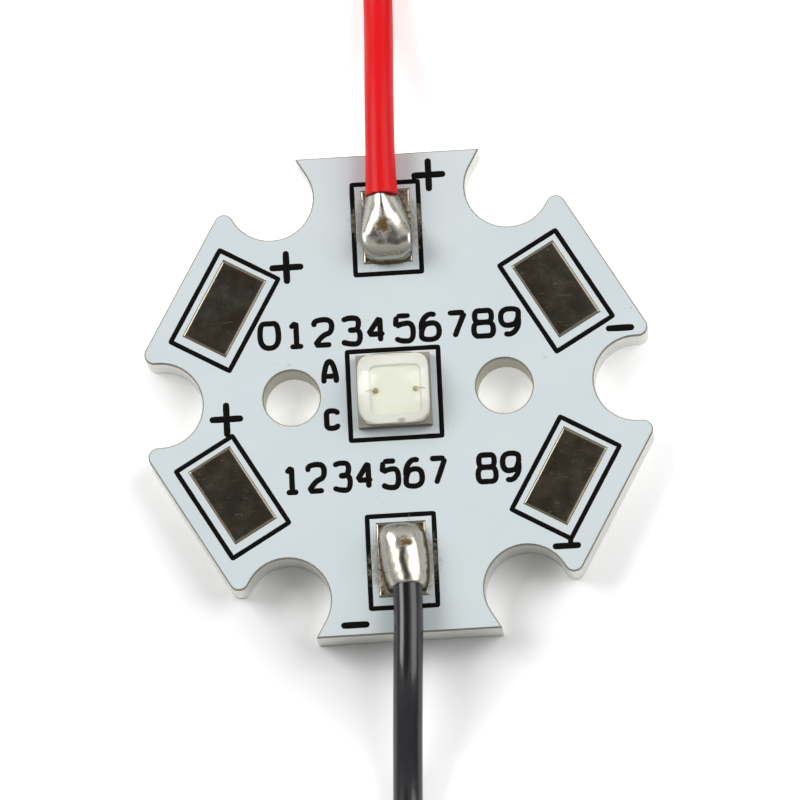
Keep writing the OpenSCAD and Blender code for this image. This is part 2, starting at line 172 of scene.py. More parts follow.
def coil_radius(angle):
    return (
        COIL_R + LEAD_D
        - LEAD_D * (ease(angle, 240) + ease(angle, 600))
        + LEAD_D / 2 * ease(angle, 960)
        + LEAD_D * ease(angle, 1260)
    )


def coil_heights():
    """The height of each point, resting on the turns that were laid before it."""
    heights = []
    for i in range(LAST_ANGLE // STEP_ANGLE + 1):
        z = floor_z + LEAD_D / 2
        for j in range(i - TURN // STEP_ANGLE, -1, -TURN // STEP_ANGLE):
            apart = coil_radius(i * STEP_ANGLE) - coil_radius(j * STEP_ANGLE)
            if abs(apart) < LEAD_D:
                z = max(z, heights[j] + math.sqrt(LEAD_D**2 - apart**2))
        heights.append(z)
    return heights


def coil_points(entry, side):
    centre = entry + Vector((side * (COIL_R + LEAD_D), ENTRY_L, 0))
    points = []
    for i, z in enumerate(coil_heights()):
        angle = math.radians(i * STEP_ANGLE)
        r = coil_radius(i * STEP_ANGLE)
        points.append(Vector((centre.x - side * r * math.cos(angle), centre.y + r * math.sin(angle), z)))
    return points


print("coil:", len(coil_heights()), "points,", LAST_ANGLE / TURN, "turns")


# %% [markdown]
# The bevel is one metre and the points' radius makes it thin, because Blender adds
# the radius to the curve's box. With the usual radius of 1, the box of a 1.2 mm
# lead would be two metres wide.

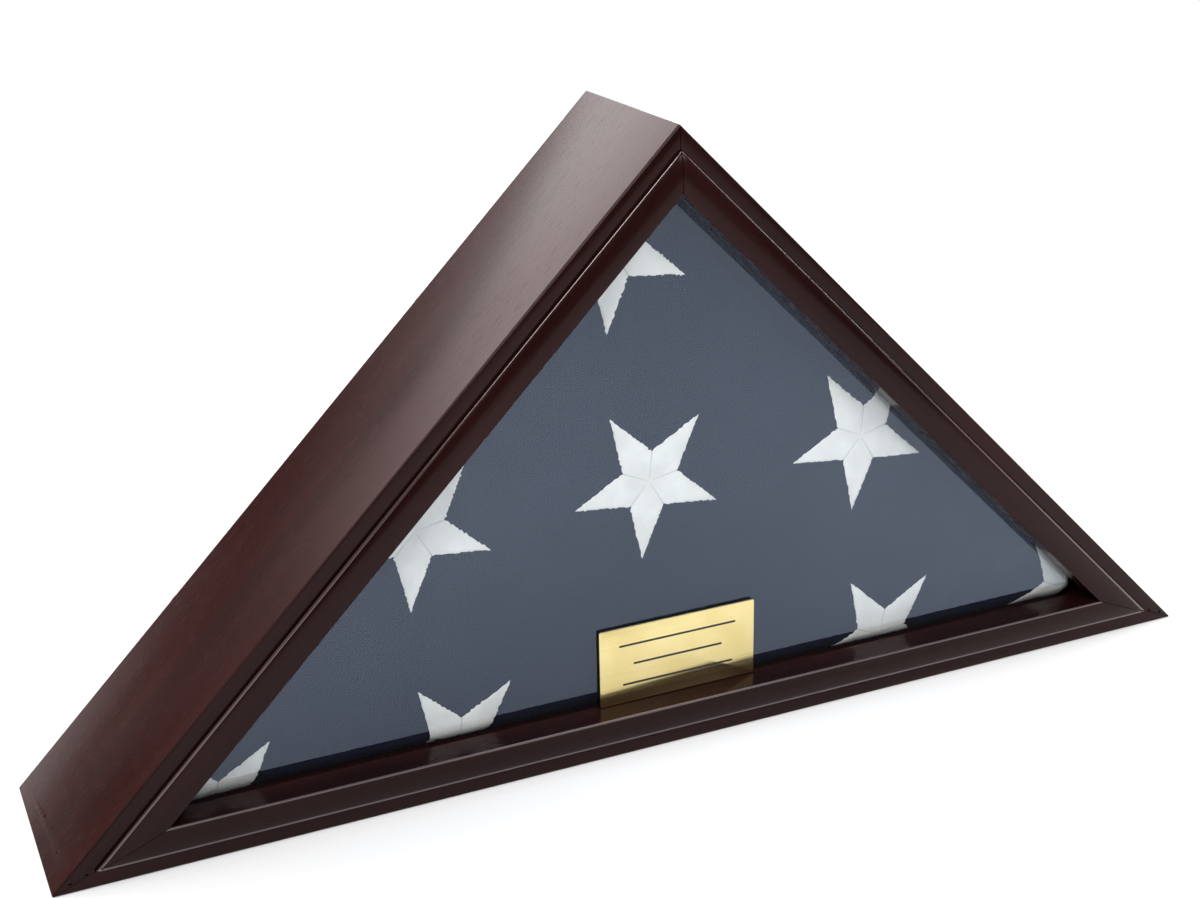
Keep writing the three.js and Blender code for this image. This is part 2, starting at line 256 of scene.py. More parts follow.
def bunting_material():
    """The flag's navy cotton: a plain weave with slubs and a slight bloom."""
    s = Shader("navy_bunting")
    cloth = s.mapped(s.place, turn=(0, math.radians(1.4), 0))
    warp = s.noise(s.mapped(cloth, (1500, 200, 50)), 1, 1)
    weft = s.noise(s.mapped(cloth, (50, 200, 1500)), 1, 1)
    weave = s.math("MULTIPLY", warp, weft)
    slubs = s.noise(s.mapped(cloth, (60, 60, 900)), 1, 3)
    patches = s.noise(cloth, 14, 3)
    tone = s.blend(s.span(patches, 0.3, 0.7), colour(0.0052, 0.0064, 0.0175), colour(0.0078, 0.0090, 0.0225))
    tone = s.blend(s.span(weave, 0.15, 0.4), s.blend(0.12, tone, colour(0.002, 0.002, 0.005)), tone)
    tone = s.blend(s.span(slubs, 0.62, 0.78, 0, 0.4), tone, colour(0.014, 0.016, 0.036))
    relief = s.bump(weave, 0.002 * MM)
    relief = s.bump(slubs, 0.004 * MM, relief)
    return s.surface({
        "Base Color": tone,
        "Roughness": s.span(slubs, 0.3, 0.7, 0.8, 0.95),
        "Normal": relief,
        "Specular IOR Level": 0.08,
        "Sheen Weight": 0.02,
        "Sheen Roughness": 0.5,
    })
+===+
Problem to work on>
Copy every line that contains the string "More".

Result>
Keep writing the OpenSCAD and Blender code for this image. This is part 2, starting at line 172 of scene.py. More parts follow.
Keep writing the three.js and Blender code for this image. This is part 2, starting at line 256 of scene.py. More parts follow.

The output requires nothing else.